A visit to a Meet-the-People session

Stepping into my first and only Meet-the-People session last year, I was immediately struck by how clinical the environment felt — and I wasn’t even a resident who had a problem for his Member-of-Parliament (MP), but just there to interview him.

The first thing you’re asked for is your Identification Card so that your particulars be recorded before you’re issued a queue number — a classic Singapore move to ensure order. The place, a kindergarden in the day, was now cold and quiet. The only murmurs came from the whirling of the air-con and the two television sets: one was tuned to the English-language Channel 5, and the other to the Mandarin-language Channel 8.

The residents who had come to see their MP sat quietly in the neatly-arranged rows of chairs and stared at the television screens. Occasionally, a resident would flip through the stack of papers he held, probably rehearsing what he will tell the MP to impress upon him how unique his problem was that it needed the MP’s full attention.

A manager roamed freely in the area, and at what seemed like a regular interval, would call out for a resident and usher him into one of the temporary cubicles. Inside each cubicle, a grassroots leader sat facing a laptop. Never looking away from the screen, he listened cooly as the resident began pleading his case. Tapping away at the keyboard, his fingers mimicking the residents efforts to articulate his problem, the grassroots leader translated the residents’ woes into bureaucratic poetry — standard templates where every problem could be categorised into one of the many already anticipated by our all-seeing government. One after another, the resident’s troubles are efficiently translated from anger to cold-hard taps on the keyboard.

Once a resident had his say and by then cooled down, he is returned to another line of seats, a single row leading to the MP’s office. Side-by-side the residents sat, but never facing one another. Now and again, the manager would walk past to assure everyone that there was nothing to worry about as the MP would take care of everything.

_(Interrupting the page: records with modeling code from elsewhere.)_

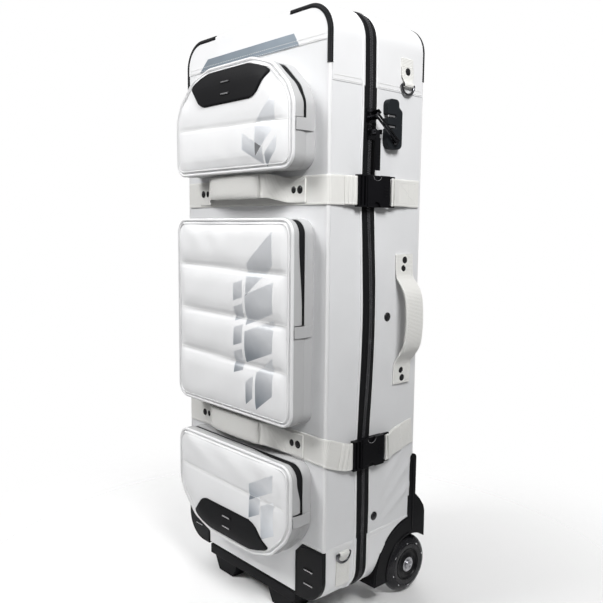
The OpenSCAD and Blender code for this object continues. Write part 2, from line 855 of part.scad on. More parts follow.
// The small pockets have one straight end and one curved end, which is at the top here
module small_outline(inset) {
    a = pocket_w / 2;
    h = small_pocket_h;
    right = concat([[a, 0]], [for (bend = small_bend) [a - bend[0], h - bend[1]]]);
    left = [for (i = [4:-1:0]) [-right[i][0], right[i][1]]];
    offset(r = pocket_round - inset, $fn = 32) offset(delta = -pocket_round)
        polygon(concat(right, left));
}

module upper_outline(inset) translate([0, upper_pocket_low]) small_outline(inset);
module lower_outline(inset)
    translate([0, lower_pocket_low + small_pocket_h]) mirror([0, 1]) small_outline(inset);
module middle_outline(inset)
    translate([0, middle_pocket_low + inset])
        round_rect(pocket_w - 2 * inset, middle_pocket_h - 2 * inset, middle_round - inset);

module below(z) translate([-body_w, z - 2 * body_h]) square([2 * body_w, 2 * body_h]);
module above(z) translate([-body_w, z]) square([2 * body_w, 2 * body_h]);

module pocket_wall(kind)
    difference() {
        pocket_outline(kind, 0);
        pocket_outline(kind, pocket_t);
    }

module pocket_outline(kind, inset) {
    if (kind == "upper") upper_outline(inset);
    if (kind == "middle") middle_outline(inset);
    if (kind == "lower") lower_outline(inset);
}

module pocket_tray(kind, hinge_z)
    color("#e4e5e7") {
        along_y(-pocket_gusset_d, -tray_gap) pocket_wall(kind);
        along_y(-pocket_d, -pocket_gusset_d + eps) intersection() {
            pocket_wall(kind);
            below(hinge_z - tray_gap / 2);
        }
        along_y(-pocket_d, -pocket_d + pocket_t) intersection() {
            pocket_outline(kind, pocket_t / 2);
            below(hinge_z - tray_gap / 2);
        }
    }

module pocket_flap(kind, hinge_z)
    color("#eeeff0") {
        along_y(-pocket_d, -pocket_gusset_d - tray_gap) intersection() {
            pocket_wall(kind);
            above(hinge_z + tray_gap / 2);
        }
        along_y(-pocket_d, -pocket_d + pocket_t) intersection() {
            pocket_outline(kind, pocket_t / 2);
            above(hinge_z + tray_gap / 2);
        }
    }

module panel_area()
    offset(r = 4, $fn = 32) offset(delta = -4)
        polygon(concat(panel_half, [for (i = [6:-1:1]) [-panel_half[i][0], panel_half[i][1]]]));

module pocket_panel()
    color("#141415") difference() {
        along_y(-pocket_d - panel_t, -pocket_d - lay_gap) panel_area();
        for (z = panel_slots)
            span([-panel_slot[0] / 2, -pocket_d - panel_t - over, z],
                [panel_slot[0] / 2, -pocket_d - panel_t + 1, z + panel_slot[1]]);
    }

module pocket_panel_upper() translate([0, 0, upper_pocket_low + small_pocket_h]) pocket_panel();
module pocket_panel_lower()
    translate([0, 0, lower_pocket_low]) mirror([0, 0, 1]) pocket_panel();

// ---------- nodes ----------

place() back_panel();
place() back_board();
place() base_side_panels();
place() base_end_panels();
place() back_piping();
place() back_corner_binding();
place() zipper_tape_base();
place() hinge_strip();
place() wheel_housings();
place() wheel_axles();
place() lock_case();
place() lock_cylinder();
place() ring_tab_upper();
place() ring_upper();
place() back_straps();
place() buckle_sockets();
place() side_handle();
place() base_rivets();
place() handle_bezel();
place() handle_outer_tubes();
place() handle_inner_tubes();
place() handle_grip();
place() handle_button();
place() tyre_right();
place() hub_right();
place() bearings_right();
place() tyre_left();
place() hub_left();
place() bearings_left();
place() zipper_slider_upper();
place() zipper_pull_upper();
place() zipper_slider_lower();
place() zipper_pull_lower();
place() front_panel();
place() lid_side_panels();
place() lid_end_panels();
place() front_piping();
place() front_corner_binding();
place() corner_guards();
place() bottom_rail();
place() zipper_tape_lid();
place() front_straps();
place() front_grips();
place() buckle_plugs();
place() buckle_arm(lower_buckle_z, -1);  // buckle_arm_1
place() buckle_arm(lower_buckle_z, 1);  // buckle_arm_2
place() buckle_arm(upper_strap_z, -1);  // buckle_arm_3
place() buckle_arm(upper_strap_z, 1);  // buckle_arm_4
place() lid_rivets();
place() ring_tab_lower();
place() ring_lower();
place() pocket_tray("upper", upper_hinge_z);  // pocket_tray_upper
place() pocket_flap("upper", upper_hinge_z);  // pocket_flap_upper
place() pocket_panel_upper();
place() pocket_tray("middle", middle_hinge_z);  // pocket_tray_middle
place() pocket_flap("middle", middle_hinge_z);  // pocket_flap_middle
place() pocket_tray("lower", lower_hinge_z);  // pocket_tray_lower
place() pocket_flap("lower", lower_hinge_z);  // pocket_flap_lower
place() pocket_panel_lower();
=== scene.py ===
import math

import bmesh
import bpy
import numpy as np
from mathutils import Matrix, Vector
from mathutils.bvhtree import BVHTree


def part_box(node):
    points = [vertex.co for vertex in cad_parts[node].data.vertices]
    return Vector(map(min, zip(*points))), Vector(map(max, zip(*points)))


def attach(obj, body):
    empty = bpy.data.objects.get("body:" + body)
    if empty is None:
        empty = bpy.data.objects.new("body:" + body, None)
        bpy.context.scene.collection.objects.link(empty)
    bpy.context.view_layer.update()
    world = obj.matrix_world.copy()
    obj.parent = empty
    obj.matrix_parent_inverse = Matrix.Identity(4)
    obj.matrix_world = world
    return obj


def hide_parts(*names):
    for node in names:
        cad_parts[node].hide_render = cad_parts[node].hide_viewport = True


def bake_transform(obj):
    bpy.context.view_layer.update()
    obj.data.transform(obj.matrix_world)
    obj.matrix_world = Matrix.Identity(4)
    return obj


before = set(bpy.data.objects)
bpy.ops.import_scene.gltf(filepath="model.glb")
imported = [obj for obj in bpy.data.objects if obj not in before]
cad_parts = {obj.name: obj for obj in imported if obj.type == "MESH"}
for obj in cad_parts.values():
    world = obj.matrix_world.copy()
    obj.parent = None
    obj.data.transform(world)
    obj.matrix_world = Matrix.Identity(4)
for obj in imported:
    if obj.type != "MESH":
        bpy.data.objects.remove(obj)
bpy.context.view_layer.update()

bl_info = {
    "name": "Wheeled skate bag",
    "version": (1, 0, 0),
    "blender": (4, 5, 0),
    "location": "3D View > Sidebar > Skate bag",
    "description": "Builds the fabric, webbing, trims and finishes of a wheeled skate bag",
    "category": "Object",
}

# ---------- places, taken from the fixed frame ----------
# Shapes are drawn in bag millimetres: x from the bag's centre plane, y from the plane of its
# front edge towards the back, z from the ground.

MM = 0.001
EDGE_LOW, EDGE_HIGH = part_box("front_piping")
ORIGIN = np.array([(EDGE_LOW.x + EDGE_HIGH.x) / 2, EDGE_LOW.y, 0.0])


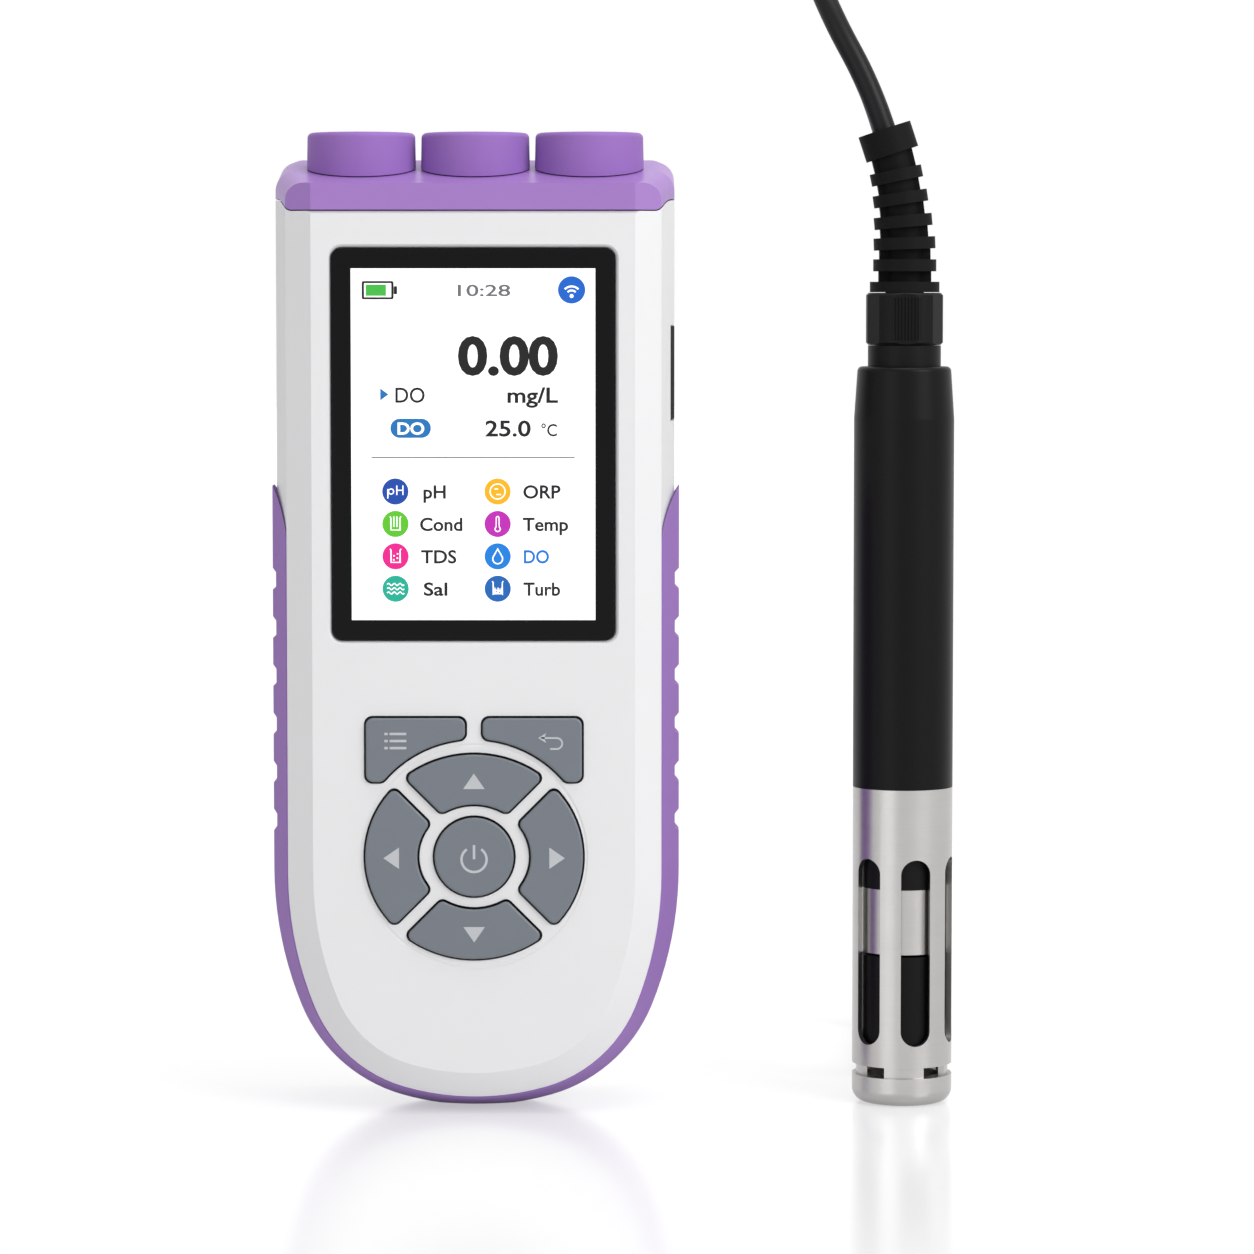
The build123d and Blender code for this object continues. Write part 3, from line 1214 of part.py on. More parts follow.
# Sensor body: the nipple below, the thread for the guard and the spigot that goes into the tube
SPIGOT_RADIUS = TUBE_BORE - FIT_GAP
SPIGOT_TOP_Z = TUBE_LOW_Z + SPIGOT_LENGTH
SPIGOT_RING_Z = TUBE_LOW_Z + SPIGOT_LENGTH / 2
NIPPLE_RING_Z = CAP_HIGH_Z - 2 * O_RING_HEIGHT
HEAD_RING_Z = TUBE_HIGH_Z - HEAD_SPIGOT / 2
with BuildPart() as sensor_body:
    add(drum(NIPPLE_LOW_Z, RING_HIGH_Z, NIPPLE_RADIUS))
    add(drum(RING_HIGH_Z, TUBE_LOW_Z, SENSOR_RADIUS))
    add(drum(TUBE_LOW_Z - THREAD_LENGTH, TUBE_LOW_Z, GUARD_BORE - FIT_GAP))
    add(drum(TUBE_LOW_Z, SPIGOT_TOP_Z, SPIGOT_RADIUS))
    nipple_groove = drum(
        NIPPLE_RING_Z, NIPPLE_RING_Z + O_RING_HEIGHT, SENSOR_RADIUS, NIPPLE_RADIUS - O_RING_DEPTH
    )
    add(nipple_groove, mode=Mode.SUBTRACT)
    spigot_groove = drum(
        SPIGOT_RING_Z, SPIGOT_RING_Z + O_RING_HEIGHT, PROBE_RADIUS, TUBE_BORE - O_RING_DEPTH
    )
    add(spigot_groove, mode=Mode.SUBTRACT)
    add(drum(NIPPLE_LOW_Z, SPIGOT_TOP_Z, SENSOR_BORE), mode=Mode.SUBTRACT)
write(sensor_body, "sensor_body")

# Steel ring round the nipple
with BuildPart() as sensor_ring:
    add(drum(RING_LOW_Z, RING_HIGH_Z, SENSOR_RADIUS, NIPPLE_RADIUS))
write(sensor_ring, "sensor_ring")

# Sensor cap that screws onto the nipple
CAP_BORE_Z = CAP_LOW_Z + CAP_FLOOR
with BuildPart() as sensor_cap:
    add(drum(CAP_LOW_Z, CAP_HIGH_Z, SENSOR_RADIUS))
    fillet(sensor_cap.edges().filter_by_position(Axis.Z, CAP_LOW_Z, CAP_LOW_Z), NUT_EDGE)
    add(drum(CAP_BORE_Z, CAP_HIGH_Z, NIPPLE_RADIUS + FIT_GAP), mode=Mode.SUBTRACT)
    add(drum(CAP_LOW_Z, CAP_LOW_Z + WINDOW_DISC, WINDOW_DISC_RADIUS), mode=Mode.SUBTRACT)
    add(drum(CAP_LOW_Z, CAP_BORE_Z, LIGHT_PATH), mode=Mode.SUBTRACT)
write(sensor_cap, "sensor_cap")

# Sensing disc in the end of the cap
with BuildPart() as sensor_window:
    add(drum(CAP_LOW_Z, CAP_LOW_Z + WINDOW_DISC, WINDOW_DISC_RADIUS))
write(sensor_window, "sensor_window")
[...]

By the time the resident sees the MP, his problem has already been categorised and translated into an A4-size letter using one of many templates available. As if marveling at the beauty of his problem-solving system, the MP smiles and nods while he personally signs each letter in front of the resident. A few minutes later, the MP still glued to his seat, packs the resident off. Armed with another bullet to continue fighting his paper war, the satisfied resident leaves while another enters, triggering another round of musical chairs as the remaining residents move to fill up the empty seat, ever eager to get their turn with the MP.